(TASK) Present the following entries again, word for word and in full.

(Records that describe objects)
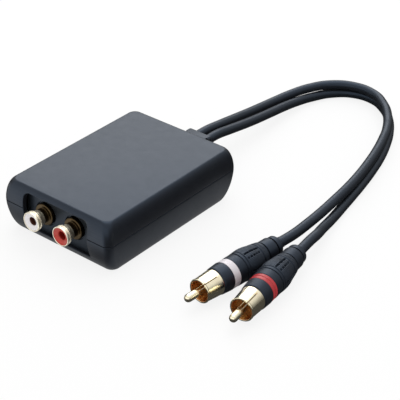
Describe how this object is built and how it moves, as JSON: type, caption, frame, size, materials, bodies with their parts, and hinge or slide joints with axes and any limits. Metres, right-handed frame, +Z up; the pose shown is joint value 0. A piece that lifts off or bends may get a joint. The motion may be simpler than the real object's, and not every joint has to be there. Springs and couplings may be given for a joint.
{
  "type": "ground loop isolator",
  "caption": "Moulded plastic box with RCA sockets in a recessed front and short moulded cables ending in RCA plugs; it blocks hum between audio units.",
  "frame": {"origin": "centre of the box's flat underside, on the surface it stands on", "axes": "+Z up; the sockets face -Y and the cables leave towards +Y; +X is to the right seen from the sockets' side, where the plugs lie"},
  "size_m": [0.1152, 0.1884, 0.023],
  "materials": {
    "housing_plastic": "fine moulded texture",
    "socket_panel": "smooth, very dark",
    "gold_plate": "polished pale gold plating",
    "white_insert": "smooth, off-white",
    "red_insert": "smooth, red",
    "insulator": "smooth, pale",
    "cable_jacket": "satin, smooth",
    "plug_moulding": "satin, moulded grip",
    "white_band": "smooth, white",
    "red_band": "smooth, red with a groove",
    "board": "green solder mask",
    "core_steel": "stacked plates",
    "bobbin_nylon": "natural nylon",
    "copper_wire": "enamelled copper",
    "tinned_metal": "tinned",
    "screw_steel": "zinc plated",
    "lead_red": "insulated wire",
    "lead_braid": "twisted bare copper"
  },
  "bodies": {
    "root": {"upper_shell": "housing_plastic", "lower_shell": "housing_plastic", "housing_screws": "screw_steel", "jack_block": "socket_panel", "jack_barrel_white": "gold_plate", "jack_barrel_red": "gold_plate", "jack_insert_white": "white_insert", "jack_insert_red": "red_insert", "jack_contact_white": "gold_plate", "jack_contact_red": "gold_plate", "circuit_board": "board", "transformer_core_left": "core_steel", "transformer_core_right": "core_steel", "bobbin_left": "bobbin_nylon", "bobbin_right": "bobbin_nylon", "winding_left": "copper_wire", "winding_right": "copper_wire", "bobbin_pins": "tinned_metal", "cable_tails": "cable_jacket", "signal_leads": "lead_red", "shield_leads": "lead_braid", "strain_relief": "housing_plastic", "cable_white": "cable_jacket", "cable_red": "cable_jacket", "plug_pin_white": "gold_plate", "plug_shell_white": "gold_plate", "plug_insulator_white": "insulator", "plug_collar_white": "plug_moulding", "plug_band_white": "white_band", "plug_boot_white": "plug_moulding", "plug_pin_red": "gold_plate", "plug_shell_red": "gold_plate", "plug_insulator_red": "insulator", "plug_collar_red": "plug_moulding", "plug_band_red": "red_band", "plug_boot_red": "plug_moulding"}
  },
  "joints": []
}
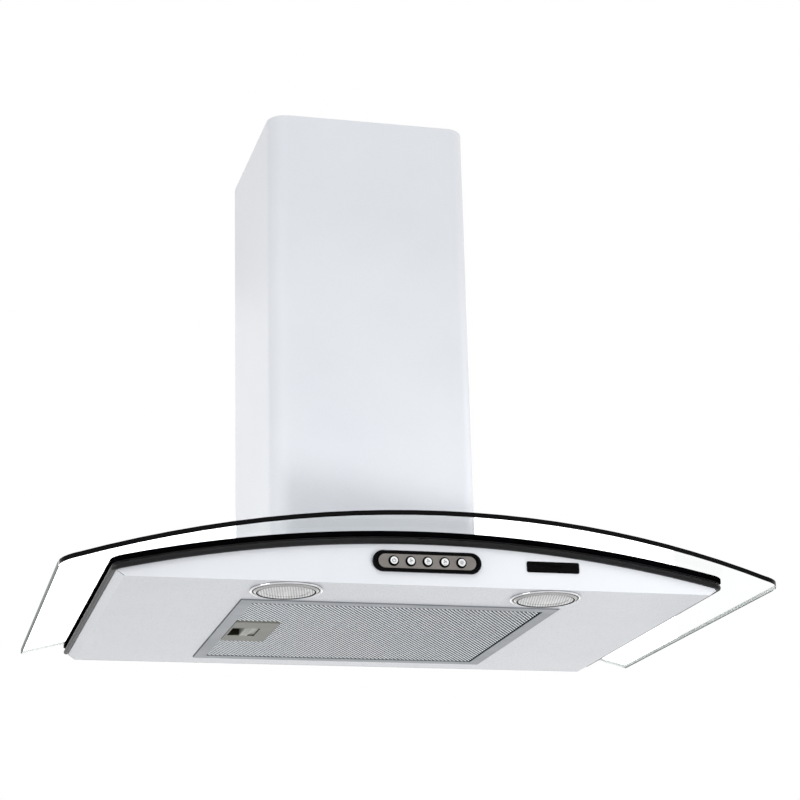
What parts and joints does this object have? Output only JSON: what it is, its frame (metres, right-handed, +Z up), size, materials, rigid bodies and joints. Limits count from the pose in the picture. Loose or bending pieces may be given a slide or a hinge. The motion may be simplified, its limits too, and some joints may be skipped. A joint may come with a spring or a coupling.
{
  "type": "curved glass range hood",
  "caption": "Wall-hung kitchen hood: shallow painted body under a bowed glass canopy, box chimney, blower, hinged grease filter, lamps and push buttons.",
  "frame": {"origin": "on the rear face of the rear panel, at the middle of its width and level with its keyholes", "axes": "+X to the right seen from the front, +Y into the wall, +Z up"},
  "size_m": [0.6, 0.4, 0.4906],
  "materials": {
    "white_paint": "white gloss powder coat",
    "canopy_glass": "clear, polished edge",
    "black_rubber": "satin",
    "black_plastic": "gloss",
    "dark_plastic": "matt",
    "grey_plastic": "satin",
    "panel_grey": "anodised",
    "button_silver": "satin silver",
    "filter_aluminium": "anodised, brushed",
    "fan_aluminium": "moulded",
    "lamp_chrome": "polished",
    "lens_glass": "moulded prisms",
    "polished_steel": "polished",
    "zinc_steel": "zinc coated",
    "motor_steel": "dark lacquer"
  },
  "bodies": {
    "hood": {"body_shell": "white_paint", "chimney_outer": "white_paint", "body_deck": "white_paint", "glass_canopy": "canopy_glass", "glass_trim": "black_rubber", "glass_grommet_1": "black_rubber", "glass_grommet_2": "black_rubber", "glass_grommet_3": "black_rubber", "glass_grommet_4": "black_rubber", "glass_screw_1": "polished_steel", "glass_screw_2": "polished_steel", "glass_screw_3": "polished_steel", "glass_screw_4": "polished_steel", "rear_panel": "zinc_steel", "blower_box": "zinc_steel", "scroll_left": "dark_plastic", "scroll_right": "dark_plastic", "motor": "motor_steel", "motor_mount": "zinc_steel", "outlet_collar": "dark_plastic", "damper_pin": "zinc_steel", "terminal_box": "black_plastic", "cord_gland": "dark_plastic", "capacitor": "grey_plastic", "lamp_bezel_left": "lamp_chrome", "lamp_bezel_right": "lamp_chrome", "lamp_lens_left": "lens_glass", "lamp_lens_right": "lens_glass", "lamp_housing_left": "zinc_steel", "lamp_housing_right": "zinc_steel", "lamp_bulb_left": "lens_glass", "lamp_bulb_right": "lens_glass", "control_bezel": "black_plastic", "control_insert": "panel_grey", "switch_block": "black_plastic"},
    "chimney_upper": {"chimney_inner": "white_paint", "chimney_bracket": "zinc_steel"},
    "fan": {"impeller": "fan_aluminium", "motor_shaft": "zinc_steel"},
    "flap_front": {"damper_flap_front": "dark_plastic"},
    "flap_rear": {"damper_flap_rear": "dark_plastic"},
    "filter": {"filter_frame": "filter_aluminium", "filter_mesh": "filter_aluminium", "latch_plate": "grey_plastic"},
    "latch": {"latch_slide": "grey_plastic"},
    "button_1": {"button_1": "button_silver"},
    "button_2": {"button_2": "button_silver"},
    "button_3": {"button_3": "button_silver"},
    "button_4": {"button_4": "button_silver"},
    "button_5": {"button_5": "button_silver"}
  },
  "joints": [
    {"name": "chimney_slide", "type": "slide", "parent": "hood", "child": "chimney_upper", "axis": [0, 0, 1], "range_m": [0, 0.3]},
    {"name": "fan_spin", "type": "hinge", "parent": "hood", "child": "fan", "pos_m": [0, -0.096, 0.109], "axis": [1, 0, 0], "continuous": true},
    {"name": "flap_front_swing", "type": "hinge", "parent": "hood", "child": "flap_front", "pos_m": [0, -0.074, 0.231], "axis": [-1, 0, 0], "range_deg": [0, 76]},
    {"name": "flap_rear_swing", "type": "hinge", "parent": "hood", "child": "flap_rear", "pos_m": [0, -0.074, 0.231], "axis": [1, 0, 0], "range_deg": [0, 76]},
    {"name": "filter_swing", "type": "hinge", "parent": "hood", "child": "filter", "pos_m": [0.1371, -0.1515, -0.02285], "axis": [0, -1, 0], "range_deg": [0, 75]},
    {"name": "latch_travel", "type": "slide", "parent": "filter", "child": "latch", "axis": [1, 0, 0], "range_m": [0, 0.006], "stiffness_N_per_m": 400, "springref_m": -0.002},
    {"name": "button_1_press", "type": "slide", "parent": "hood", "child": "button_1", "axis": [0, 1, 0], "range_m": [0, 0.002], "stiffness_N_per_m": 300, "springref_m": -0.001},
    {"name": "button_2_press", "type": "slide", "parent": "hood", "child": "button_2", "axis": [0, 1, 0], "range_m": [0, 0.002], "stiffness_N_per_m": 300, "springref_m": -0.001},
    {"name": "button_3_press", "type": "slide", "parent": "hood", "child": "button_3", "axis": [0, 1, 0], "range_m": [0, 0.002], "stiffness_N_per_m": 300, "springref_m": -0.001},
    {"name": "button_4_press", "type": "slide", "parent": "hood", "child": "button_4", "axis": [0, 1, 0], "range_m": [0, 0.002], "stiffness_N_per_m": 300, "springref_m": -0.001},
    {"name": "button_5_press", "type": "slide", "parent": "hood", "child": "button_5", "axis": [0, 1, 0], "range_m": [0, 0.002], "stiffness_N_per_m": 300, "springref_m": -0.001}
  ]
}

(RESPONSE BELOW)
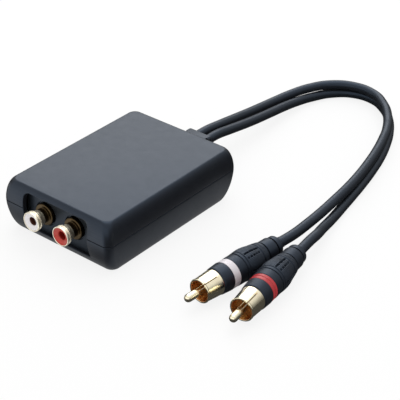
Describe how this object is built and how it moves, as JSON: type, caption, frame, size, materials, bodies with their parts, and hinge or slide joints with axes and any limits. Metres, right-handed frame, +Z up; the pose shown is joint value 0. A piece that lifts off or bends may get a joint. The motion may be simpler than the real object's, and not every joint has to be there. Springs and couplings may be given for a joint.
{
  "type": "ground loop isolator",
  "caption": "Moulded plastic box with RCA sockets in a recessed front and short moulded cables ending in RCA plugs; it blocks hum between audio units.",
  "frame": {"origin": "centre of the box's flat underside, on the surface it stands on", "axes": "+Z up; the sockets face -Y and the cables leave towards +Y; +X is to the right seen from the sockets' side, where the plugs lie"},
  "size_m": [0.1152, 0.1884, 0.023],
  "materials": {
    "housing_plastic": "fine moulded texture",
    "socket_panel": "smooth, very dark",
    "gold_plate": "polished pale gold plating",
    "white_insert": "smooth, off-white",
    "red_insert": "smooth, red",
    "insulator": "smooth, pale",
    "cable_jacket": "satin, smooth",
    "plug_moulding": "satin, moulded grip",
    "white_band": "smooth, white",
    "red_band": "smooth, red with a groove",
    "board": "green solder mask",
    "core_steel": "stacked plates",
    "bobbin_nylon": "natural nylon",
    "copper_wire": "enamelled copper",
    "tinned_metal": "tinned",
    "screw_steel": "zinc plated",
    "lead_red": "insulated wire",
    "lead_braid": "twisted bare copper"
  },
  "bodies": {
    "root": {"upper_shell": "housing_plastic", "lower_shell": "housing_plastic", "housing_screws": "screw_steel", "jack_block": "socket_panel", "jack_barrel_white": "gold_plate", "jack_barrel_red": "gold_plate", "jack_insert_white": "white_insert", "jack_insert_red": "red_insert", "jack_contact_white": "gold_plate", "jack_contact_red": "gold_plate", "circuit_board": "board", "transformer_core_left": "core_steel", "transformer_core_right": "core_steel", "bobbin_left": "bobbin_nylon", "bobbin_right": "bobbin_nylon", "winding_left": "copper_wire", "winding_right": "copper_wire", "bobbin_pins": "tinned_metal", "cable_tails": "cable_jacket", "signal_leads": "lead_red", "shield_leads": "lead_braid", "strain_relief": "housing_plastic", "cable_white": "cable_jacket", "cable_red": "cable_jacket", "plug_pin_white": "gold_plate", "plug_shell_white": "gold_plate", "plug_insulator_white": "insulator", "plug_collar_white": "plug_moulding", "plug_band_white": "white_band", "plug_boot_white": "plug_moulding", "plug_pin_red": "gold_plate", "plug_shell_red": "gold_plate", "plug_insulator_red": "insulator", "plug_collar_red": "plug_moulding", "plug_band_red": "red_band", "plug_boot_red": "plug_moulding"}
  },
  "joints": []
}
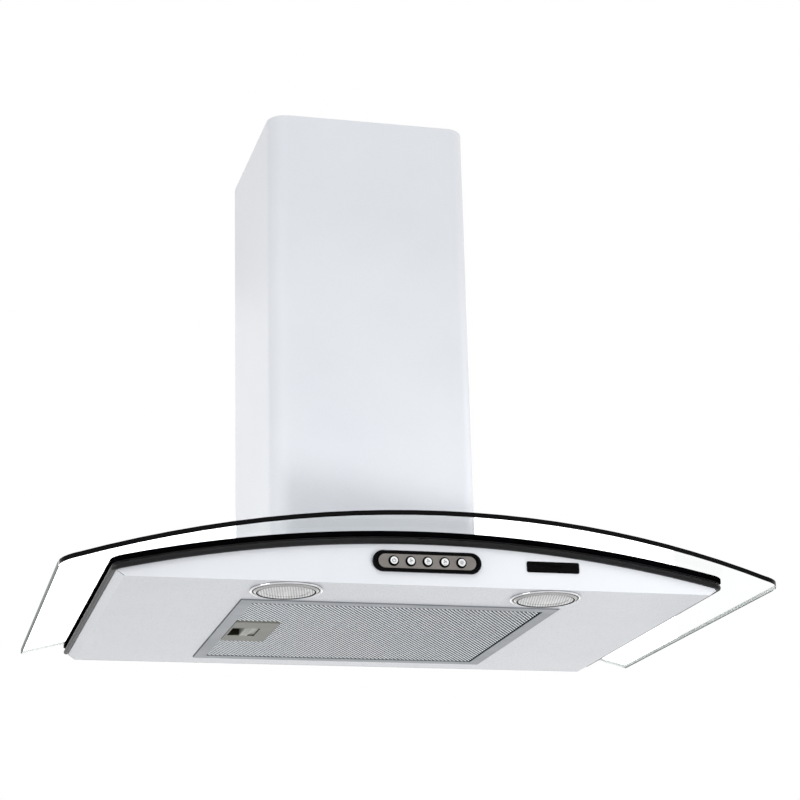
What parts and joints does this object have? Output only JSON: what it is, its frame (metres, right-handed, +Z up), size, materials, rigid bodies and joints. Limits count from the pose in the picture. Loose or bending pieces may be given a slide or a hinge. The motion may be simplified, its limits too, and some joints may be skipped. A joint may come with a spring or a coupling.
{
  "type": "curved glass range hood",
  "caption": "Wall-hung kitchen hood: shallow painted body under a bowed glass canopy, box chimney, blower, hinged grease filter, lamps and push buttons.",
  "frame": {"origin": "on the rear face of the rear panel, at the middle of its width and level with its keyholes", "axes": "+X to the right seen from the front, +Y into the wall, +Z up"},
  "size_m": [0.6, 0.4, 0.4906],
  "materials": {
    "white_paint": "white gloss powder coat",
    "canopy_glass": "clear, polished edge",
    "black_rubber": "satin",
    "black_plastic": "gloss",
    "dark_plastic": "matt",
    "grey_plastic": "satin",
    "panel_grey": "anodised",
    "button_silver": "satin silver",
    "filter_aluminium": "anodised, brushed",
    "fan_aluminium": "moulded",
    "lamp_chrome": "polished",
    "lens_glass": "moulded prisms",
    "polished_steel": "polished",
    "zinc_steel": "zinc coated",
    "motor_steel": "dark lacquer"
  },
  "bodies": {
    "hood": {"body_shell": "white_paint", "chimney_outer": "white_paint", "body_deck": "white_paint", "glass_canopy": "canopy_glass", "glass_trim": "black_rubber", "glass_grommet_1": "black_rubber", "glass_grommet_2": "black_rubber", "glass_grommet_3": "black_rubber", "glass_grommet_4": "black_rubber", "glass_screw_1": "polished_steel", "glass_screw_2": "polished_steel", "glass_screw_3": "polished_steel", "glass_screw_4": "polished_steel", "rear_panel": "zinc_steel", "blower_box": "zinc_steel", "scroll_left": "dark_plastic", "scroll_right": "dark_plastic", "motor": "motor_steel", "motor_mount": "zinc_steel", "outlet_collar": "dark_plastic", "damper_pin": "zinc_steel", "terminal_box": "black_plastic", "cord_gland": "dark_plastic", "capacitor": "grey_plastic", "lamp_bezel_left": "lamp_chrome", "lamp_bezel_right": "lamp_chrome", "lamp_lens_left": "lens_glass", "lamp_lens_right": "lens_glass", "lamp_housing_left": "zinc_steel", "lamp_housing_right": "zinc_steel", "lamp_bulb_left": "lens_glass", "lamp_bulb_right": "lens_glass", "control_bezel": "black_plastic", "control_insert": "panel_grey", "switch_block": "black_plastic"},
    "chimney_upper": {"chimney_inner": "white_paint", "chimney_bracket": "zinc_steel"},
    "fan": {"impeller": "fan_aluminium", "motor_shaft": "zinc_steel"},
    "flap_front": {"damper_flap_front": "dark_plastic"},
    "flap_rear": {"damper_flap_rear": "dark_plastic"},
    "filter": {"filter_frame": "filter_aluminium", "filter_mesh": "filter_aluminium", "latch_plate": "grey_plastic"},
    "latch": {"latch_slide": "grey_plastic"},
    "button_1": {"button_1": "button_silver"},
    "button_2": {"button_2": "button_silver"},
    "button_3": {"button_3": "button_silver"},
    "button_4": {"button_4": "button_silver"},
    "button_5": {"button_5": "button_silver"}
  },
  "joints": [
    {"name": "chimney_slide", "type": "slide", "parent": "hood", "child": "chimney_upper", "axis": [0, 0, 1], "range_m": [0, 0.3]},
    {"name": "fan_spin", "type": "hinge", "parent": "hood", "child": "fan", "pos_m": [0, -0.096, 0.109], "axis": [1, 0, 0], "continuous": true},
    {"name": "flap_front_swing", "type": "hinge", "parent": "hood", "child": "flap_front", "pos_m": [0, -0.074, 0.231], "axis": [-1, 0, 0], "range_deg": [0, 76]},
    {"name": "flap_rear_swing", "type": "hinge", "parent": "hood", "child": "flap_rear", "pos_m": [0, -0.074, 0.231], "axis": [1, 0, 0], "range_deg": [0, 76]},
    {"name": "filter_swing", "type": "hinge", "parent": "hood", "child": "filter", "pos_m": [0.1371, -0.1515, -0.02285], "axis": [0, -1, 0], "range_deg": [0, 75]},
    {"name": "latch_travel", "type": "slide", "parent": "filter", "child": "latch", "axis": [1, 0, 0], "range_m": [0, 0.006], "stiffness_N_per_m": 400, "springref_m": -0.002},
    {"name": "button_1_press", "type": "slide", "parent": "hood", "child": "button_1", "axis": [0, 1, 0], "range_m": [0, 0.002], "stiffness_N_per_m": 300, "springref_m": -0.001},
    {"name": "button_2_press", "type": "slide", "parent": "hood", "child": "button_2", "axis": [0, 1, 0], "range_m": [0, 0.002], "stiffness_N_per_m": 300, "springref_m": -0.001},
    {"name": "button_3_press", "type": "slide", "parent": "hood", "child": "button_3", "axis": [0, 1, 0], "range_m": [0, 0.002], "stiffness_N_per_m": 300, "springref_m": -0.001},
    {"name": "button_4_press", "type": "slide", "parent": "hood", "child": "button_4", "axis": [0, 1, 0], "range_m": [0, 0.002], "stiffness_N_per_m": 300, "springref_m": -0.001},
    {"name": "button_5_press", "type": "slide", "parent": "hood", "child": "button_5", "axis": [0, 1, 0], "range_m": [0, 0.002], "stiffness_N_per_m": 300, "springref_m": -0.001}
  ]
}